Even brand new machines will have some clearance in these areas and therefore some backlash. As the components start to wear this clearance, and therefore the backlash, will increase. The only exceptions are machines equipped with re-circulating ball screws.  These are the norm for numerically controlled machine tools but are unlikely to be found in the average model engineer’s workshop. 

The wear on our conventional feed screw and its nut will take place on both components, although the nut will inevitably wear more than the screw. The nature of the screw thread is such that although the wear increases the clearance between the mating faces as shown in Figure 2 it does not alter the pitch of the thread. It therefore follows that, providing the same faces of the screw and nut are kept in contact (i.e. the feed is always in the same direction) the micrometer function of the feed mechanism remains accurate. 
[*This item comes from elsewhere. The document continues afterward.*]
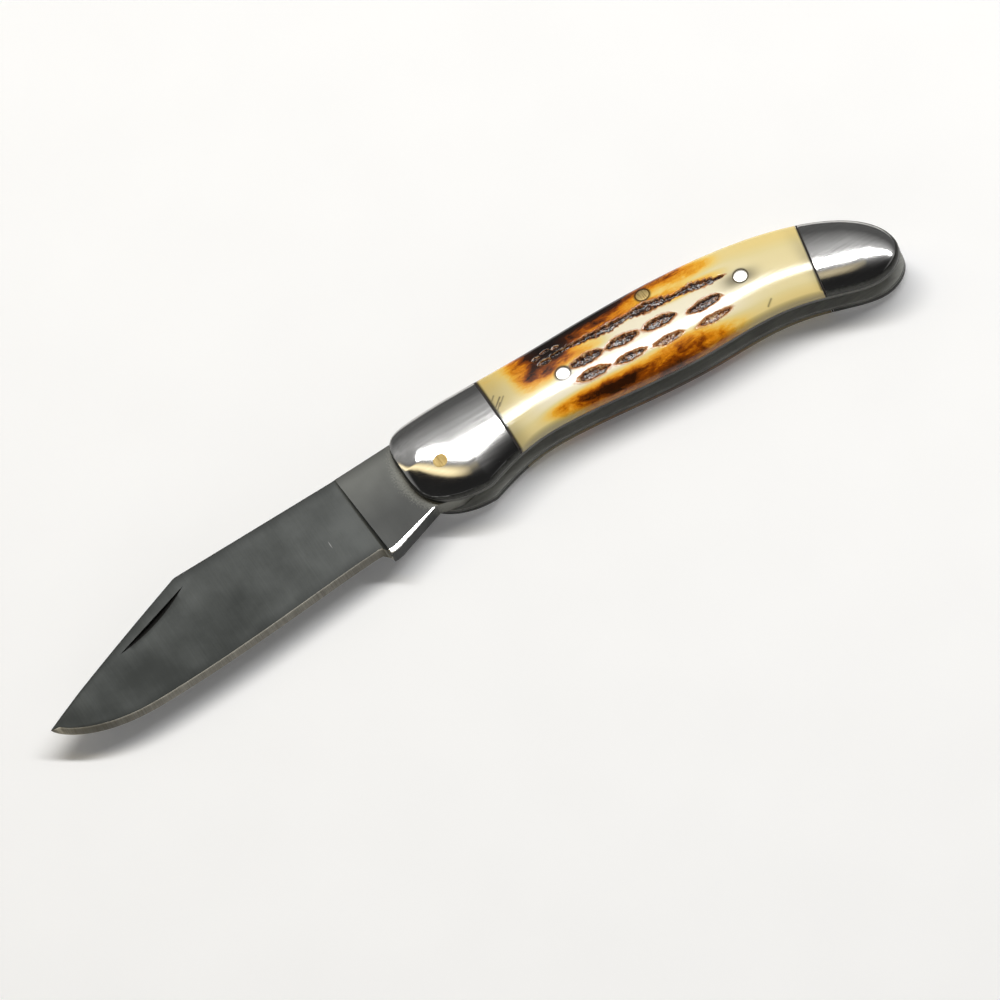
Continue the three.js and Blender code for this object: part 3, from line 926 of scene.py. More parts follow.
@dataclass(frozen=True)
class PinMetal:
    """Soft wire metal, peened and filed flush, so that fine file marks cross its heads."""

    name: str
    colour: str
    mark: str
    roughness: float

    def material(self) -> Material:
        """Builds the material.

        Returns:
            The metal with file marks about a quarter of a millimetre apart.
        """
        material, tree, shader = begin(self.name)
        where = add(tree, COORDINATES).outputs["Object"]
        lines = add(tree, MAPPING, {
            "Vector": where, "Rotation": (0, 0, math.radians(31)), "Scale": (4000, 300, 300)})
        file_marks = add(tree, NOISE, {"Vector": lines, "Scale": 1.0, "Detail": 2.0})
        tone = add(tree, RAMP, (file_marks,))
        set_ramp(tone, [(0.32, self.mark), (0.52, self.colour)])
        relief = add(tree, BUMP, {"Height": file_marks, "Strength": 0.35, "Distance": 0.00003})
        feed(shader, {
            "Base Color": tone, "Normal": relief, "Metallic": 1.0, "Roughness": self.roughness})
        return material


@dataclass(frozen=True)
class VulcanFibre:
    """Vulcanised fibre sheet: dull, near black, with a felted grain."""

    name: str = "black_vulcanised_fibre"
    colour: str = "#1a1613"
    light: str = "#3a3028"

    def material(self) -> Material:
        """Builds the material.

        Returns:
            Dull black fibre.
        """
        material, tree, shader = begin(self.name)
        where = add(tree, COORDINATES).outputs["Object"]
        felt = add(tree, NOISE, {"Vector": where, "Scale": 2500.0, "Detail": 3.0})
        tone = add(tree, RAMP, (felt,))
        set_ramp(tone, [(0.4, self.colour), (0.75, self.light)])
        feed(shader, {"Base Color": tone, "Roughness": 0.75})
        return material


def finished(finish: Any) -> Any:
    """A field that holds a finish's material, made along with the set."""
    return field(default_factory=finish.material)


@dataclass(frozen=True)
class Finishes:
    """One material for each finish, made once."""

    blade: Material = finished(BladeSteel())
    edge: Material = finished(BrushedSteel(
        "stone_ground_edge", "#a5a298", "#86837a", 0.42, 0.05, (0.2, 6, 6), 0.1))
    # Painted shadow: near-black steel for the faces of the nail nick
    nick: Material = finished(BrushedSteel(
        "oil_darkened_nick_steel", "#2b2b29", "#171716", 0.5, 0.05, (0.4, 0.4, 0.4), 0.2))
    burnished: Material = finished(BrushedSteel(
        "burnished_steel", "#d2d2cf", "#b5b5b2", 0.2, 0.04, (0.3, 3, 3), 0.2))
    bolster: Material = finished(BrushedSteel(
        "buffed_stainless_steel", "#c9c8c6", "#bcbbb9", 0.1, 0.02, (14, 0.4, 0.4), 0.04))
    # Painted shade: a dark copy of the bolster steel for the bolsters' steep walls
    rim: Material = finished(BrushedSteel(
        "tarnished_steel_rim", "#4c4c49", "#30302e", 0.36, 0.06, (0.5, 0.5, 0.5), 0.2))
    # Painted shade: a darker copy of the liner steel for the plates' edges
    liner: Material = finished(BrushedSteel(
        "oiled_liner_steel", "#6d6d69", "#4a4a47", 0.4, 0.06, (6, 0.3, 0.3), 0.4))
    # Its oxide skin is grey of itself, so the slot's wall stays light where it mirrors nothing
    liner_face: Material = finished(BrushedSteel(
        "rolled_liner_steel", "#a9a9a3", "#8a8a85", 0.6, 0.06, (5, 0.5, 0.5), 0.3, metallic=0.3))
    spring: Material = finished(BrushedSteel(
        "surface_ground_spring_steel", "#a3a3a0", "#7f7f7c", 0.34, 0.06, (6, 0.3, 0.3), 0.4))
    brass: Material = finished(PinMetal("filed_brass", "#bca672", "#856f43", 0.55))
    nickel_silver: Material = finished(PinMetal("filed_nickel_silver", "#e4e2dc", "#cfcdc6", 0.28))
    bone: Material = finished(BurntBone())
    fibre: Material = finished(VulcanFibre())


# ---------------------------------------------------------------------------- blade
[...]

The only qualification to be made to this statement is if a very long movement of the feed mechanism is to be made, outside the usual operating range. The longitudinal (X) movement of the milling machine table is the most likely example. If the machine vice is fitted to the centre of the table and most operations carried out within say, the centre third of the tables range of movement the feed screw will wear more in that area than at the extreme ends of the traverse. 
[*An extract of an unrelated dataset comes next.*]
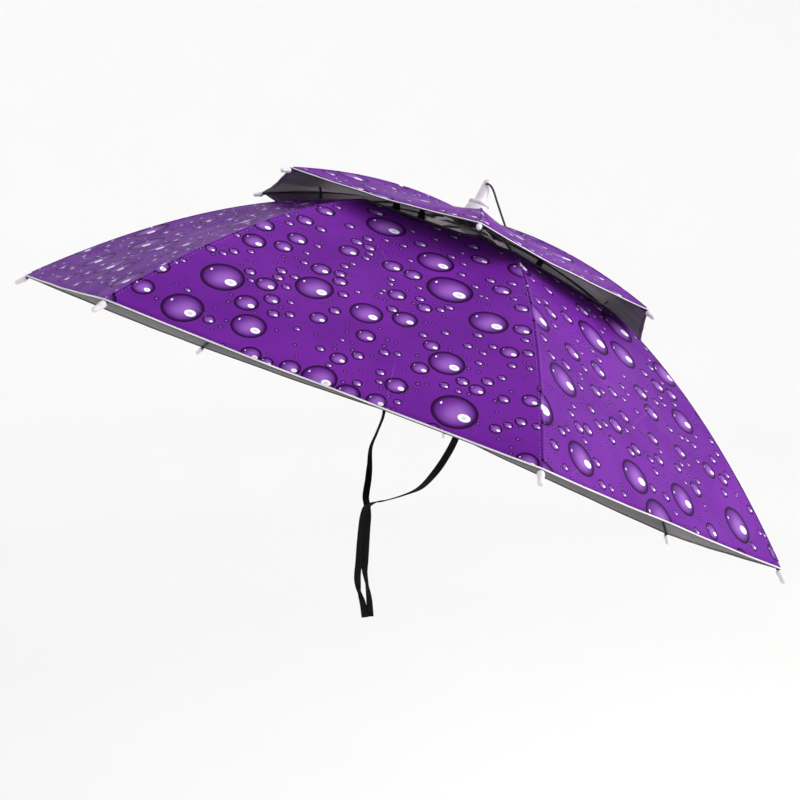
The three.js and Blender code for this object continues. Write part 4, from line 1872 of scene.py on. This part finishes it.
@dataclass
class Tips:
    """The white plastic tips on the ends of the ribs."""

    frame: RibFrame
    length: float = 15 * MM
    radius: float = 3.4 * MM
    top_length: float = 12 * MM
    top_radius: float = 3 * MM
    profile: tuple[tuple[float, float], ...] = TIP_PROFILE

    def make(self, wardrobe: Wardrobe) -> list[bpy.types.Object]:
        """Builds every tip.

        Args:
            wardrobe: the finishes.

        Returns:
            The pieces.
        """
        made = []
        look = [wardrobe.get(Slot.WHITE_PLASTIC)]
        kinds = (
            ("main_tip", "rib_tip", MAIN_FORM, self.frame.rib_radius, self.length, self.radius),
            ("small_tip", "top_tip", TOP_FORM, self.frame.top_rib_radius, self.top_length, self.top_radius),
        )
        for name, node, form, rib_radius, length, radius in kinds:
            for index in range(RIB_COUNT):
                run = form.run_at_rim(index)
                base = form.under_rib(index, 1.0, self.frame.depth(rib_radius)) + run * GAP
                shape = Shape()
                lathe(shape, base, run, [(wide * radius, along * length) for along, wide in self.profile], 24)
                obj = shape.build(f"{name}_{index + 1}", look)
                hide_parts(f"{node}_{index + 1}")
                made.append(obj)
        return made


FINIAL_PROFILE = (
    (0.0, 0.0), (0.0, 0.97), (0.012, 1.0), (0.10, 0.94), (0.22, 0.86), (0.305, 0.755),
    (0.322, 0.74), (0.330, 0.775), (0.342, 0.79), (0.385, 0.79), (0.398, 0.775), (0.406, 0.72),
    (0.411, 0.50), (0.43, 0.465), (0.62, 0.40), (0.80, 0.34), (0.90, 0.305), (0.945, 0.265),
    (0.975, 0.20), (0.993, 0.10), (1.0, 0.0),
)


@dataclass
class Finial:
    """The white finial over the top canopy: a flared skirt, a collar and a cone."""

    radius: float = 17 * MM
    height: float = 50.5 * MM
    profile: tuple[tuple[float, float], ...] = FINIAL_PROFILE
    eye_height: float = 43.4 * MM
    eye_radius: float = 2.0 * MM

    def make(self, wardrobe: Wardrobe) -> bpy.types.Object:
        """Builds the finial.

        Args:
            wardrobe: the finishes.

        Returns:
            The piece.
        """
        base = Vector((0, 0, TOP_APEX + HALF_WALL + GAP))
        shape = Shape()
        rows = [(wide * self.radius, along * self.height) for along, wide in self.profile]
        lathe(shape, base, Vector((0, 0, 1)), rows, 56)
        outward = Vector((*FinialCord.route[0][:2], 0)).normalized()
        eye = base + Vector((0, 0, self.eye_height)) + outward * 4.2 * MM
        rim = [(0.0, 0.0), (self.eye_radius, 0.0), (self.eye_radius, 1.3 * MM), (self.eye_radius * 0.72, 1.7 * MM), (0.0, 1.7 * MM)]
        lathe(shape, eye, outward, rim, 20)
        lathe(shape, eye, outward, [(0.0, 0.5 * MM), (1.42 * MM, 0.5 * MM), (1.42 * MM, 1.85 * MM), (0.0, 1.85 * MM)], 20, 1)
        looks = [wardrobe.get(Slot.WHITE_PLASTIC), wardrobe.get(Slot.BLACK_PLASTIC)]
        obj = shape.build("finial_cone", looks)
        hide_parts("finial")
        return obj


@dataclass
class Headband:
    """The oval elastic headband, with rolled edges and two sewn lines."""

    length: float = 196 * MM
    breadth: float = 158.5 * MM
    tall: float = 30 * MM
    wall: float = 2.5 * MM
    steps: int = 120

    def make(self, wardrobe: Wardrobe) -> bpy.types.Object:
        """Builds the band.

        Args:
            wardrobe: the finishes.

        Returns:
            The piece.
        """
        half, thin = self.tall / 2, self.wall / 2
        section = [
            (thin * 0.5, -half),
            (thin, -half * 0.94),
            (thin, -half * 0.80),
            (thin * 0.7, -half * 0.77),
            (thin, -half * 0.74),
            (thin, half * 0.74),
            (thin * 0.7, half * 0.77),
            (thin, half * 0.80),
            (thin, half * 0.94),
            (thin * 0.5, half),
            (-thin * 0.5, half),
            (-thin, half * 0.94),
            (-thin, -half * 0.94),
            (-thin * 0.5, -half),
        ]
        shape = Shape()
        count = len(section)
        edge = [0.0]
        for first, second in zip(section, section[1:] + section[:1]):
            edge.append(edge[-1] + math.dist(first, second))
        run = [0.0]
        line = []
        for step in range(self.steps):
            turn = 2 * math.pi * step / self.steps
            wide, deep = self.breadth / 2 - thin, self.length / 2 - thin
            line.append(Vector((math.cos(turn) * wide, math.sin(turn) * deep, BAND_HEIGHT)))
            out = Vector((math.cos(turn) * deep, math.sin(turn) * wide, 0)).normalized()
            for a, b in section:
                shape.points.append(line[-1] + out * a + Vector((0, 0, b)))
        for before, after in zip(line, line[1:] + line[:1]):
            run.append(run[-1] + (after - before).length)
        for step in range(self.steps):
            here, there = step * count, (step + 1) % self.steps * count
            for i in range(count):
                j = (i + 1) % count
                places = (
                    (edge[i], run[step]),
                    (edge[i], run[step + 1]),
                    (edge[i + 1], run[step + 1]),
                    (edge[i + 1], run[step]),
                )
                shape.face((here + i, there + i, there + j, here + j), places)
        obj = shape.build("headband_elastic", [wardrobe.get(Slot.ELASTIC)])
        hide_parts("headband")
        return obj


# Studio


@dataclass
class Studio:
    """A pale floor that sweeps up behind, soft lights and the camera."""

    camera_place: tuple[float, float, float] = (1.0871, -0.8329, 0.3350)
    camera_heading: float = 53.17
    camera_drop: float = 15.0
    lens: float = 52.04
    floor_height: float = -1.80

    def aim(self, obj: bpy.types.Object, target: Vector) -> None:
        """Turns a light towards a point."""
        obj.rotation_mode = "QUATERNION"
        obj.rotation_quaternion = (target - obj.location).to_track_quat("-Z", "Y")

    def camera(self) -> None:
        """Places the camera at the photograph's viewing angle."""
        data = bpy.data.cameras.new("camera")
        data.lens = self.lens
        data.sensor_width = 36.0
        data.clip_start = 0.02
        obj = bpy.data.objects.new("camera", data)
        obj.location = self.camera_place
        obj.rotation_euler = (math.radians(90 - self.camera_drop), 0, math.radians(self.camera_heading))
        bpy.context.scene.collection.objects.link(obj)
        bpy.context.scene.camera = obj

    def light(self, name: str, place: tuple[float, float, float], size: float, power: float, tint: Colour) -> None:
        """Adds a soft square light that looks at the hat.

        Args:
            name: its name.
            place: where it hangs.
            size: the length of its side.
            power: its power in watts.
            tint: its colour.
        """
        data = bpy.data.lights.new(name, "AREA")
        data.size = size
        data.energy = power
        data.color = tint
        obj = bpy.data.objects.new(name, data)
        obj.location = place
        self.aim(obj, Vector((0.0, 0.05, 0.05)))
        bpy.context.scene.collection.objects.link(obj)

    def backdrop(self) -> None:
        """Adds a floor that curves up into a wall all round, as one bowl."""
        sketch = NodeSketch("studio_white")
        speckle = sketch.noise(sketch.object_place(), 3.0)
        sketch.surface(
            Base_Color=sketch.mixed(speckle, (0.94, 0.94, 0.94), (0.955, 0.955, 0.955)),
            Roughness=0.9,
        )
        rows = [(0.0, 0.0), (2.0, 0.0), (3.2, 0.0), (3.9, 0.12), (4.4, 0.45), (4.7, 1.0), (4.8, 1.8), (4.8, 3.4)]
        sides = 64
        points = [Vector((0, 0, self.floor_height))]
        for radius, height in rows[1:]:
            points += [Vector((a, b, self.floor_height + height)) for a, b in ring(radius, sides)]
        faces = []
        for i in range(sides):
            j = (i + 1) % sides
            faces.append((0, 1 + i, 1 + j))
            for row in range(len(rows) - 2):
                a, b = 1 + row * sides, 1 + (row + 1) * sides
                faces.append((a + i, b + i, b + j, a + j))
        mesh = bpy.data.meshes.new("floor")
        mesh.from_pydata(points, [], faces)
        mesh.materials.append(sketch.material)
        mesh.polygons.foreach_set("use_smooth", [True] * len(faces))
        floor = bpy.data.objects.new("floor", mesh)
        bpy.context.scene.collection.objects.link(floor)

    def world(self) -> None:
        """Fills the room with even white light."""
        world = bpy.data.worlds.new("room")
        world.use_nodes = True
        world.node_tree.nodes["Background"].inputs["Color"].default_value = (1.0, 1.0, 1.0, 1.0)
        world.node_tree.nodes["Background"].inputs["Strength"].default_value = 0.80
        bpy.context.scene.world = world

    def make(self) -> None:
        """Sets up the whole studio."""
        self.camera()
        self.world()
        self.backdrop()
        self.light("key", (2.1, 2.2, 1.35), 2.2, 92.0, (1.0, 0.98, 0.96))
        self.light("fill", (0.6, -2.8, 1.8), 2.6, 8.0, (0.97, 0.98, 1.0))
        bpy.context.scene.view_settings.view_transform = "Standard"


def main() -> None:
    """Builds the studio, the cords and every sub-assembly of the hat in order."""
    Studio().make()
    wardrobe = Wardrobe()
    pieces = [
        ChinStrap("left", LEFT_ROUTE).make(wardrobe),
        ChinStrap("right", RIGHT_ROUTE).make(wardrobe),
        FinialCord().make(wardrobe),
    ]
    gores = tuple(f"main_gore_{number}" for number in range(1, RIB_COUNT + 1))
    main_rods = tuple(f"main_rod_{number}" for number in range(1, RIB_COUNT + 1))
    top_rods = tuple(f"top_rod_{number}" for number in range(1, RIB_COUNT + 1))
    neck_hole = (6.3 * MM) / math.cos(HALF_PITCH) / TOP_RADIUS
    main_canopy = Canopy("main_canopy", MAIN_FORM, VENT_OUT, 44, 28, (0.0, 0.0), gores, main_rods)
    top_canopy = Canopy("top_canopy", TOP_FORM, neck_hole, 34, 22, (9.4, 0.21), ("top_canopy",), top_rods)
    # Its lining is painted darker and purple than the main lining, as painted shade.
    top_canopy.lining = "top_lining_painted_shade"
    pieces += main_canopy.make(wardrobe)
    pieces += top_canopy.make(wardrobe)
    pieces.append(VentTape().make(wardrobe))
    pieces += VentStraps().make(wardrobe)
    pieces.append(CornerTie().make(wardrobe))
    pieces.append(Rosette().make(wardrobe))
    rib_frame = RibFrame()
    pieces += rib_frame.make(wardrobe)
    pieces += Tips(rib_frame).make(wardrobe)
    pieces.append(Finial().make(wardrobe))
    pieces.append(Headband().make(wardrobe))
    for piece in pieces:
        log.info("%s: %d faces", piece.name, len(piece.data.polygons))


if __name__ == "__main__":
    logging.basicConfig(level=logging.INFO, format="%(message)s")
    main()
If a job arises which requires measured movement from the centre to one or other end of the available movement an error can occur due to the difference in wear on the flanks of the feed screw thread at the centre and ends of the screw.  Wear in the nut has no effect. I have detected an error of two or three thou in my own milling machine due to this cause. This is not the result of a pitch error however and does not affect the normal micrometer function of the feed mechanism. It is, however, a potential source of error to be aware of.